Сделав последнюю затяжку, Том выпускает струю дыма и зажмуривается, погружаясь в секунды тишины.
Он иногда забывает, что жизнь стремительно меняет свое направление. Планы, которые он строил не так давно, перестали быть актуальными в прошлый четверг, когда Том услышал свой диагноз. И сейчас слова Леона не просто попадают в точку, а кажутся каким-то пророчеством.
Ему нужно перестать цепляться за прежние достижения и действительно создать что-то новое. Теперь, когда смерть может оказаться куда ближе, чем он рассчитывал, у него каждый день на счету, а он цепляется за столики и очередные огонечки на детских креслах. Нет, это не то, и как же прав Леон, который вряд ли до конца осознает, что именно сейчас сделал.
Мыслить шире. Мечтать. Попробовать снова превзойти самого себя – вероятно, в последний раз.
Если собаки и правда чувствуют рак, можно ли назвать проницательного братишку той еще псиной? От собственной шутки Том заходится кашляющим смехом и, выплюнув очередной кровавый комок в салфетку, возвращается в кабинет.

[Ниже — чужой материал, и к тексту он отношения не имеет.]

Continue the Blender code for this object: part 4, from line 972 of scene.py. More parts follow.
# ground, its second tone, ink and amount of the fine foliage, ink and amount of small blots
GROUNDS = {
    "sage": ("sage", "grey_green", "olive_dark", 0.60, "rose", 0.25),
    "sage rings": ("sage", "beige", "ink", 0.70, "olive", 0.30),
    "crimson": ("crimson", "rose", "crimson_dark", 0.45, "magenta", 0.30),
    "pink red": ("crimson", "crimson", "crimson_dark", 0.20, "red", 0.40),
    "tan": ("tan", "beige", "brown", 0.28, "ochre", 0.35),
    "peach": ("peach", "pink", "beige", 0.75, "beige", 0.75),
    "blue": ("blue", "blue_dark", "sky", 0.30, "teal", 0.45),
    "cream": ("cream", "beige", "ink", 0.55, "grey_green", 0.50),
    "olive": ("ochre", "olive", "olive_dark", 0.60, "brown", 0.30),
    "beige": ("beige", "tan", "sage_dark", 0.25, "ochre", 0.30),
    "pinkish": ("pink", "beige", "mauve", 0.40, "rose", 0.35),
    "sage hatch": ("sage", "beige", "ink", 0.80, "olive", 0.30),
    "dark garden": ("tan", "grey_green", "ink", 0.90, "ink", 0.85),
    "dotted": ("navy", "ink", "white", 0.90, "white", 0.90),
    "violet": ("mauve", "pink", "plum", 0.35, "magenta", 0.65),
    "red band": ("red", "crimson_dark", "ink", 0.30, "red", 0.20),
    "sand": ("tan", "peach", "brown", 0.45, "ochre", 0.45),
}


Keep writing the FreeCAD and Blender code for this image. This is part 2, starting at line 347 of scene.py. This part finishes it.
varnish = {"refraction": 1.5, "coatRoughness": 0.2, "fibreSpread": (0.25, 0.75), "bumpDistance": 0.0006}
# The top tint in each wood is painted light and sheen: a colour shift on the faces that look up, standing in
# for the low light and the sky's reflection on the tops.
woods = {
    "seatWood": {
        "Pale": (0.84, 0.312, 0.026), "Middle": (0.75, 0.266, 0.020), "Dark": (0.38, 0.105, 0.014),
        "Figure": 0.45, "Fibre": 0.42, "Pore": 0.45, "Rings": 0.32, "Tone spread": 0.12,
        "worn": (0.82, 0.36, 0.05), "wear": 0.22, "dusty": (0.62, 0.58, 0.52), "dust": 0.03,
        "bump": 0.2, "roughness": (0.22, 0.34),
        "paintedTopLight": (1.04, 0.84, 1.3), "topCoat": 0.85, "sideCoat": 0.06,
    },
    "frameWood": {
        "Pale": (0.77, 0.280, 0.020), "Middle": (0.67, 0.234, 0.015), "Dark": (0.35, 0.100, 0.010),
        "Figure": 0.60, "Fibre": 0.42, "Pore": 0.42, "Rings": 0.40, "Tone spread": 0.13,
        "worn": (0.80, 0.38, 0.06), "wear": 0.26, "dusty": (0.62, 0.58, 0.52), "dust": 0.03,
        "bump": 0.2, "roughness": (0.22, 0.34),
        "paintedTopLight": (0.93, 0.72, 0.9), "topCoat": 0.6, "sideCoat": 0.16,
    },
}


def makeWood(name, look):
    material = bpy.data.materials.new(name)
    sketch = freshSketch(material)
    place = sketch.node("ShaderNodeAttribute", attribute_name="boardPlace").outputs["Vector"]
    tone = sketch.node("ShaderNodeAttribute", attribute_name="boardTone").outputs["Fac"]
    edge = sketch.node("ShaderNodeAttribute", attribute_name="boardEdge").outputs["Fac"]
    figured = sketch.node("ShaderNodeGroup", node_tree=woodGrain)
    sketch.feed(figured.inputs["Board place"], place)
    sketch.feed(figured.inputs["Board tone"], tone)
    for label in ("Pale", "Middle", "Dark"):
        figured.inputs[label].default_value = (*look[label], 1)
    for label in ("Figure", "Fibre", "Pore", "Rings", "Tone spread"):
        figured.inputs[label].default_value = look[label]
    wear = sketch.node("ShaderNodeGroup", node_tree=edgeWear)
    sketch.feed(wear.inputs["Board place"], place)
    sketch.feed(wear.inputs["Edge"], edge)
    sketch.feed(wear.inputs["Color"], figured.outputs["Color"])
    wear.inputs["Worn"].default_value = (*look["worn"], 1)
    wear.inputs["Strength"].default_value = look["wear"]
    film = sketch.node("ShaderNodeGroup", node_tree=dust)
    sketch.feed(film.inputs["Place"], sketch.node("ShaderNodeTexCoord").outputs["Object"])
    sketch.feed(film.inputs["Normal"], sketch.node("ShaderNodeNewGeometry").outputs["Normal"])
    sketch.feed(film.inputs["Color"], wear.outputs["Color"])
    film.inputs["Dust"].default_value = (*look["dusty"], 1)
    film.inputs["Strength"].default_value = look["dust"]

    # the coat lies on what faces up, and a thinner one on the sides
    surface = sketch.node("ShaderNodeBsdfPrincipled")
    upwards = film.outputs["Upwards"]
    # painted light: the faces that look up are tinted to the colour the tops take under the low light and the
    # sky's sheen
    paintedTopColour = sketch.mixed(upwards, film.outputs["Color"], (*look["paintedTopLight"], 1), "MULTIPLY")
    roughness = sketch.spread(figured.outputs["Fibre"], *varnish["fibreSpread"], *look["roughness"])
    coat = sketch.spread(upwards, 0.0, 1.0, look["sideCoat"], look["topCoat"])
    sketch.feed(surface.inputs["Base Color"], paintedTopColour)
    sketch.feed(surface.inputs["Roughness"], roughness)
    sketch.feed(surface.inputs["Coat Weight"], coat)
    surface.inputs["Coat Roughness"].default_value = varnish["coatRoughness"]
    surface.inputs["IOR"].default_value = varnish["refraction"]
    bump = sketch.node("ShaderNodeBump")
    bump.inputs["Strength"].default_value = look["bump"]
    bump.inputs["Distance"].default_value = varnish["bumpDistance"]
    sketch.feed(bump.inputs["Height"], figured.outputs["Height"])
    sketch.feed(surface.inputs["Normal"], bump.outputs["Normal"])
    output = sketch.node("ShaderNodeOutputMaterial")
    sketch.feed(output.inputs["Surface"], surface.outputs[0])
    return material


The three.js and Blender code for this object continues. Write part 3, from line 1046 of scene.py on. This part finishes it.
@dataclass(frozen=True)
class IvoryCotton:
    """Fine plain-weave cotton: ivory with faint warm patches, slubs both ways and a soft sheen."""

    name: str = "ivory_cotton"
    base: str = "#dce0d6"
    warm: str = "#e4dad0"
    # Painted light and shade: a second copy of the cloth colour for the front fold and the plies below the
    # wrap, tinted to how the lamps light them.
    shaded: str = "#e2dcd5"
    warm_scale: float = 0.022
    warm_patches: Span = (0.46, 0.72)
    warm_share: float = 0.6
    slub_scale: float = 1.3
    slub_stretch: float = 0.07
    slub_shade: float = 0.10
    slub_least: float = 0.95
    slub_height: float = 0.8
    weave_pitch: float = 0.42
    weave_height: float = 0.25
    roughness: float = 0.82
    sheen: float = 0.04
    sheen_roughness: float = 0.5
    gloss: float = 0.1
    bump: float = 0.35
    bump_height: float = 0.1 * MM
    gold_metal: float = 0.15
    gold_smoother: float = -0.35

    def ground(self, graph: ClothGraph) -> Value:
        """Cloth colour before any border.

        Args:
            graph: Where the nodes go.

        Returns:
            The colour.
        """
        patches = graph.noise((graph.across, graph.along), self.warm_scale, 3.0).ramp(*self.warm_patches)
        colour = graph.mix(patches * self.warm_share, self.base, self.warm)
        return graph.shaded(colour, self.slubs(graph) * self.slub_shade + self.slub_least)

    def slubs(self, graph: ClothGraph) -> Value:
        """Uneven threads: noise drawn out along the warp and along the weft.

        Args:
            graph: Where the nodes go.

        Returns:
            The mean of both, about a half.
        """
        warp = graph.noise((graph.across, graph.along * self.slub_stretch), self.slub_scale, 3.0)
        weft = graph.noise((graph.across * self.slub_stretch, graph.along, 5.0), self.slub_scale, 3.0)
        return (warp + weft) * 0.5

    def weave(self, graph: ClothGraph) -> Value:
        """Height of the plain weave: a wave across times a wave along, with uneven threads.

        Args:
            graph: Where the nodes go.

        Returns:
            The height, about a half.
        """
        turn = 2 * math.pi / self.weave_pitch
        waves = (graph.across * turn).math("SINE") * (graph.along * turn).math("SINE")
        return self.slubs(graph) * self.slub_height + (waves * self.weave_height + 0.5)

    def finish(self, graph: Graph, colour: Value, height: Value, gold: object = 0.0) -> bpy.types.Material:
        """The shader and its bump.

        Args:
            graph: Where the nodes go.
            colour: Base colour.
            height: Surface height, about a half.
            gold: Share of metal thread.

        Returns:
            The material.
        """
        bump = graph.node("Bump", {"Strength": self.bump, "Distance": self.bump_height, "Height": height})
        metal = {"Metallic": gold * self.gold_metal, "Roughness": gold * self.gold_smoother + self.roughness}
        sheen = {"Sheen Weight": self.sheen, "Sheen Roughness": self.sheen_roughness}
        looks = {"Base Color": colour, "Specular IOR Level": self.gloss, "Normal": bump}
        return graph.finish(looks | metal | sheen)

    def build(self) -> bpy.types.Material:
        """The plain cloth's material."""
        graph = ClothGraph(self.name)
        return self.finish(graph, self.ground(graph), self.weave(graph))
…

– Майя, – отчетливо произносит он в полной тишине, – через час в конференц-зале.
Глава 11. Зануда
Кэтрин сцепляет пальцы, опуская на них подбородок. Все складывается не лучшим образом: на МРТ миссис Мальдонадо видны отдаленные метастазы. Судя по истории болезни, год назад она ушла в ремиссию, а теперь произошел рецидив.
В прошлый раз провели гормонотерапию… Нужно позвонить доктору Фортену, который вел ее тогда. Он в этом году ушел из практики в преподавание, но миссис Мальдонадо, возможно, вспомнит – времени прошло не так много.
– Входите, – откликается Кэтрин на аккуратный стук в дверь.
На часах уже семь – скорее всего, это кто-то из своих.
Дверь тихо открывается, и в кабинет загадочно вплывает Жасмин. Странно: почему просто не вызвала к себе?
– Как дела? – с улыбкой спрашивает она, и это заставляет напрячься. – Чем занимаешься?
– Собираюсь звонить доктору Фортен, – Кэтрин кивает на снимок перед собой, – по поводу миссис Мальдонадо.
– А у меня к тебе очень интересный разговор.
Тут же свернув все, Кэтрин невольно выпрямляет спину и наблюдает за тем, как Жасмин грациозно опускается на стул перед ней. Внутреннее чувство опасности оживляется: этот визит не к добру. Что-то случилось.
– Ко мне в кабинет заявился один из твоих пациентов.
По спине пробегает холодок: кто у нее сегодня был? Салливан, конечно, ругался на побочки от химиотерапии, но он слаб, сам до Жасмин не дошел бы. Дуглас недоволен предварительными результатами лечения, но не настолько же.
– Что-то случилось?
– Полагаю, Томас Гибсон немного упорнее в своем желании на тебе жениться, чем мы думали.
– Том? – вырывается у Кэтрин быстрее, чем она успела бы отфильтровать. – Томас Гибсон был у вас?